### THE PROBLEM
Copy every line of the following data that includes the string "bodies".

### RECORDS SHOWN
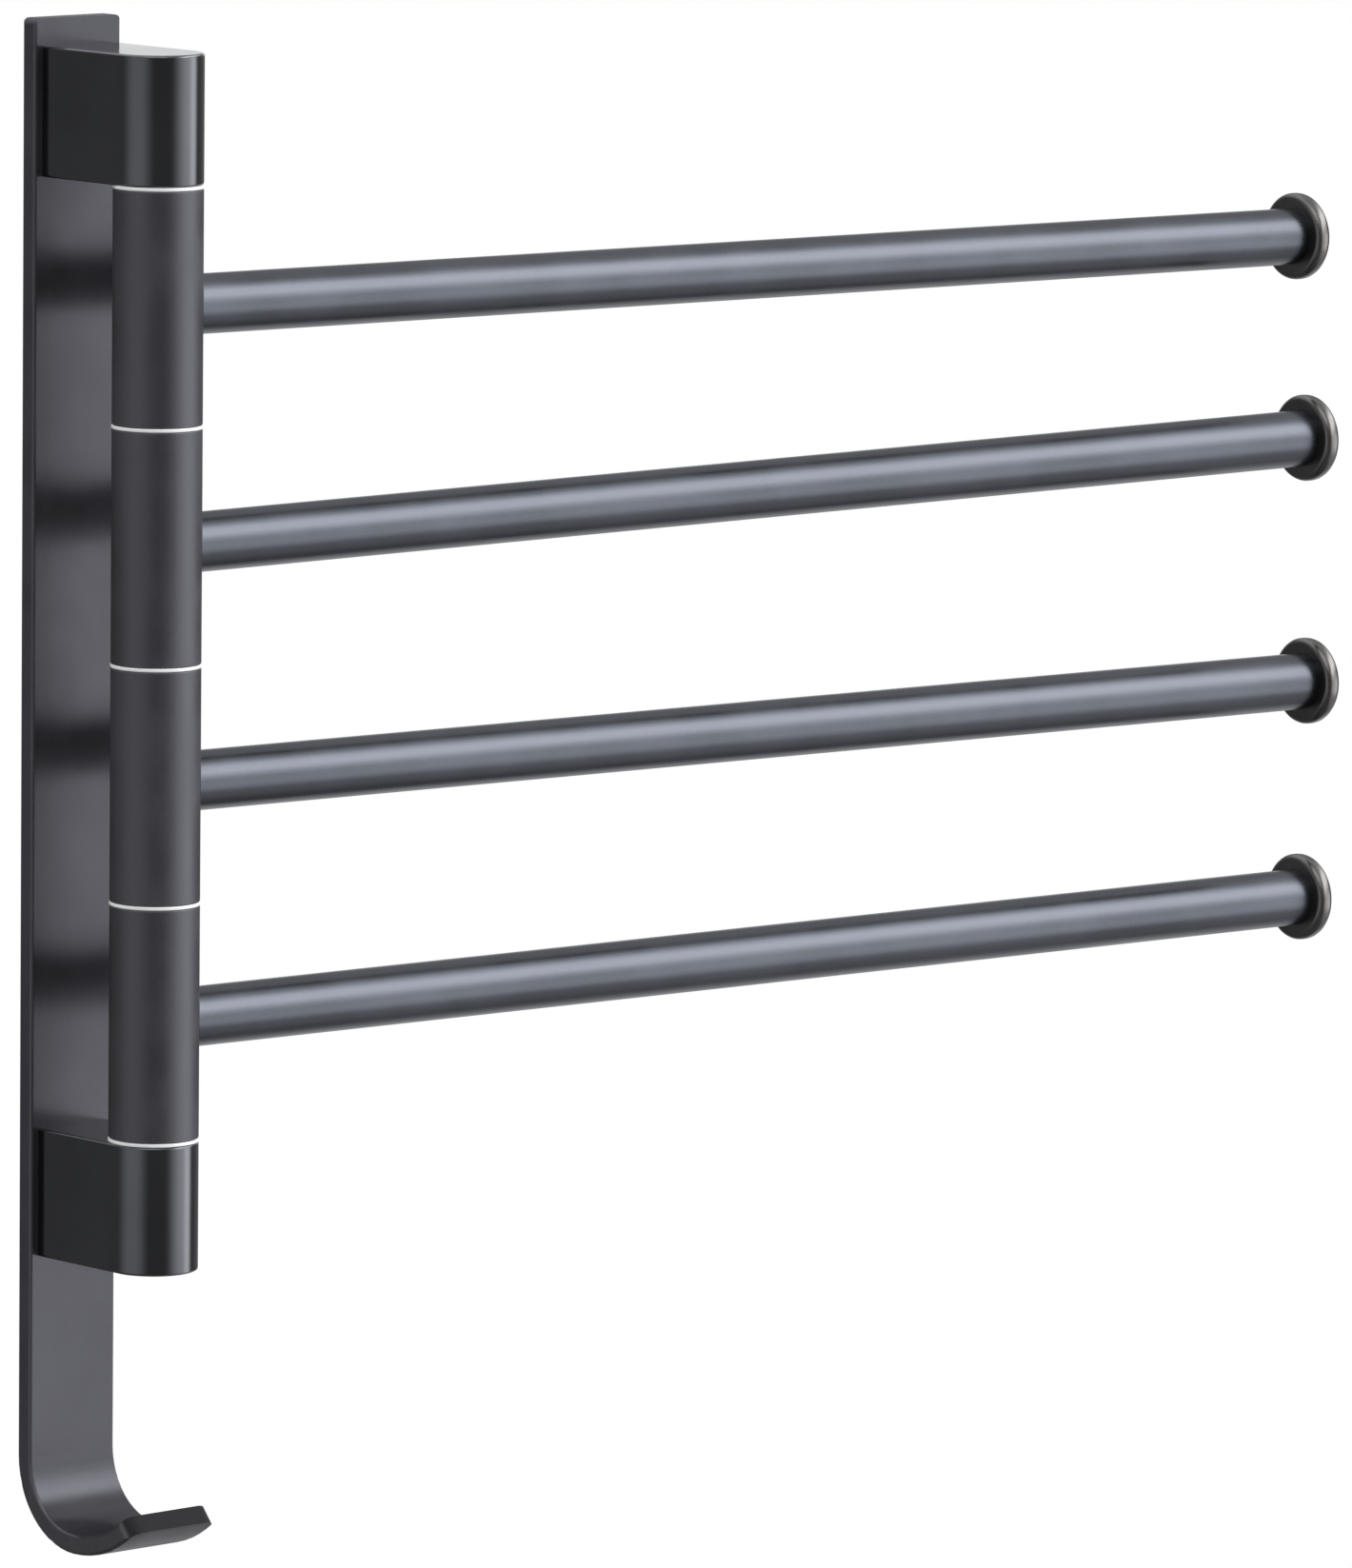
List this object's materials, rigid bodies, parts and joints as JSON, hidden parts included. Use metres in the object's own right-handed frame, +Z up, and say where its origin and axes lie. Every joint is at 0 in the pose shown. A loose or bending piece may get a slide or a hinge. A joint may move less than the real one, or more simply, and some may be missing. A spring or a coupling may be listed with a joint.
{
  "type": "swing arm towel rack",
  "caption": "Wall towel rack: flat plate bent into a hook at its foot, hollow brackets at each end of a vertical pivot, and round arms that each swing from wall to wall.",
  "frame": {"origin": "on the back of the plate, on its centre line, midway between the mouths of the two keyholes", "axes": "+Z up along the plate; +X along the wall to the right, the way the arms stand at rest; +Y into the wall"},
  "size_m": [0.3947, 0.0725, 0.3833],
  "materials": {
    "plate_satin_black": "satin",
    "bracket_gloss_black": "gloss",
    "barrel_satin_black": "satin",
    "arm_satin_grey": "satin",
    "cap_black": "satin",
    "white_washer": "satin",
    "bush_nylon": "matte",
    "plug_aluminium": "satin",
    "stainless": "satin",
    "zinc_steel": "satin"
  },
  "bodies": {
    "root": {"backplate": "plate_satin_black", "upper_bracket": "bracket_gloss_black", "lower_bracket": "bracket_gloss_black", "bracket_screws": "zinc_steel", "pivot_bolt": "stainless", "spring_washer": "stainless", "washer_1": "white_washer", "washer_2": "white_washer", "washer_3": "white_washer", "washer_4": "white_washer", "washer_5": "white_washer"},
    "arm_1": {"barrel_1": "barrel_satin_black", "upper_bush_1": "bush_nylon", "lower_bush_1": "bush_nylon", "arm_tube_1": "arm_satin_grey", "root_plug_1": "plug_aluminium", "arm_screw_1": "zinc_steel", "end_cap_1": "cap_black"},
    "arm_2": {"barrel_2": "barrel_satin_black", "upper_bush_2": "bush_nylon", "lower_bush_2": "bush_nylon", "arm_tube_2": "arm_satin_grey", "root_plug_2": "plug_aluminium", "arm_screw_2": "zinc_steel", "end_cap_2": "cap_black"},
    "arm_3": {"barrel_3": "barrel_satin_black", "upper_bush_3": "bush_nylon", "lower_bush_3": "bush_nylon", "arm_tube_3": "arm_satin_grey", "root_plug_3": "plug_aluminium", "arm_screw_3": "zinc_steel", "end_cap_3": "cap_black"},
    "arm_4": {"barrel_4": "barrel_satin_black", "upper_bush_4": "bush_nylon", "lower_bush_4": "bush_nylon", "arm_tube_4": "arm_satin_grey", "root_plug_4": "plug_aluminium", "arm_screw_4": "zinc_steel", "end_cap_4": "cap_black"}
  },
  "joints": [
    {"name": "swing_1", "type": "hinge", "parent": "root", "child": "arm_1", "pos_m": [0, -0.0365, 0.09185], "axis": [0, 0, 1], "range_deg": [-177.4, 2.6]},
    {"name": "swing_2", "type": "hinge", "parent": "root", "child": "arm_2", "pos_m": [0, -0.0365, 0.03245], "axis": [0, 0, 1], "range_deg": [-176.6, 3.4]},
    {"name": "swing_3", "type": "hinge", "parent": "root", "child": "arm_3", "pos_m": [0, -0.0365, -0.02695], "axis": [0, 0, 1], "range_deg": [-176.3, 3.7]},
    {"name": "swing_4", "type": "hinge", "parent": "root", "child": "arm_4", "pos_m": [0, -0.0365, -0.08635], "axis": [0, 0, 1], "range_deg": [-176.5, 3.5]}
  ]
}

--

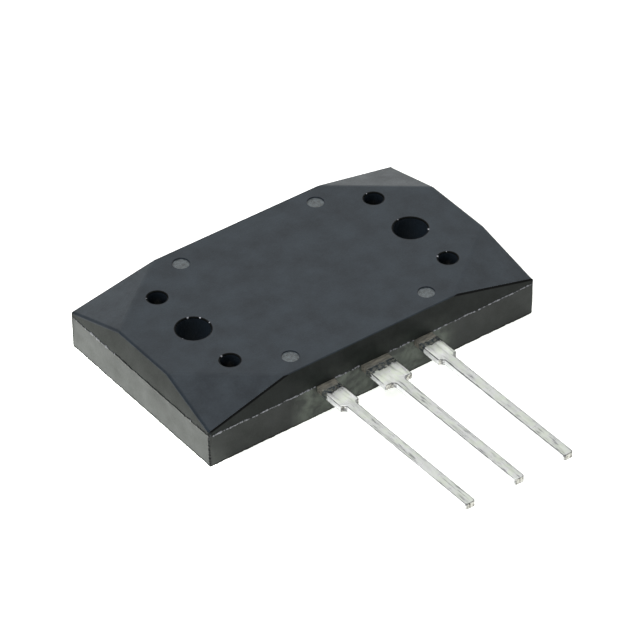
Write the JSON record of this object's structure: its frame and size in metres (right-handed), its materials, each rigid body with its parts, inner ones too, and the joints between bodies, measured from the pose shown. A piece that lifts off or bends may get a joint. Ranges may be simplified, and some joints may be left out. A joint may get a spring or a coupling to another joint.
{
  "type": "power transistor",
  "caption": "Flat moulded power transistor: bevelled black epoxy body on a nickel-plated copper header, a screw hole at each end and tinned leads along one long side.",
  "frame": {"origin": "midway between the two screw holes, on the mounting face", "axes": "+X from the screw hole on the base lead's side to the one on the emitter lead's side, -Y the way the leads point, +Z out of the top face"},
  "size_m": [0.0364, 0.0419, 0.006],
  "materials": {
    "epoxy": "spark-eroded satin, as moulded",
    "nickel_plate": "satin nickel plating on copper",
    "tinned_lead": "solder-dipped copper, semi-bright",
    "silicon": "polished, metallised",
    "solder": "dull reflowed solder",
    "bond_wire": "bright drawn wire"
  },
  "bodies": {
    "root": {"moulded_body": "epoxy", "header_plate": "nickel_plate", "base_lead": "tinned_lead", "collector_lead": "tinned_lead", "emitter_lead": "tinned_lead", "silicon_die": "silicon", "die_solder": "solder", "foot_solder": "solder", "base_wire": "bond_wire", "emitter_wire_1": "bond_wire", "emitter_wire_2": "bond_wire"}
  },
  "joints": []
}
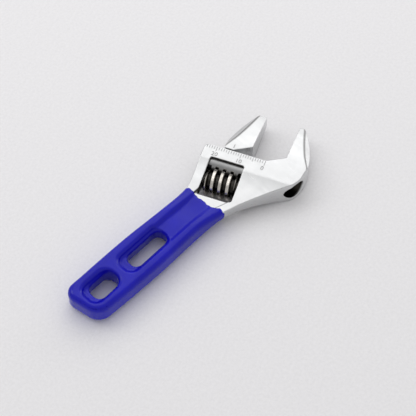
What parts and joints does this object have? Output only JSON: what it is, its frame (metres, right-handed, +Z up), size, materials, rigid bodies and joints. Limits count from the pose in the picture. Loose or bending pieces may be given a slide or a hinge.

### SOLUTION TO THIS TASK
List this object's materials, rigid bodies, parts and joints as JSON, hidden parts included. Use metres in the object's own right-handed frame, +Z up, and say where its origin and axes lie. Every joint is at 0 in the pose shown. A loose or bending piece may get a slide or a hinge. A joint may move less than the real one, or more simply, and some may be missing. A spring or a coupling may be listed with a joint.
  "bodies": {
Write the JSON record of this object's structure: its frame and size in metres (right-handed), its materials, each rigid body with its parts, inner ones too, and the joints between bodies, measured from the pose shown. A piece that lifts off or bends may get a joint. Ranges may be simplified, and some joints may be left out. A joint may get a spring or a coupling to another joint.
  "bodies": {
What parts and joints does this object have? Output only JSON: what it is, its frame (metres, right-handed, +Z up), size, materials, rigid bodies and joints. Limits count from the pose in the picture. Loose or bending pieces may be given a slide or a hinge.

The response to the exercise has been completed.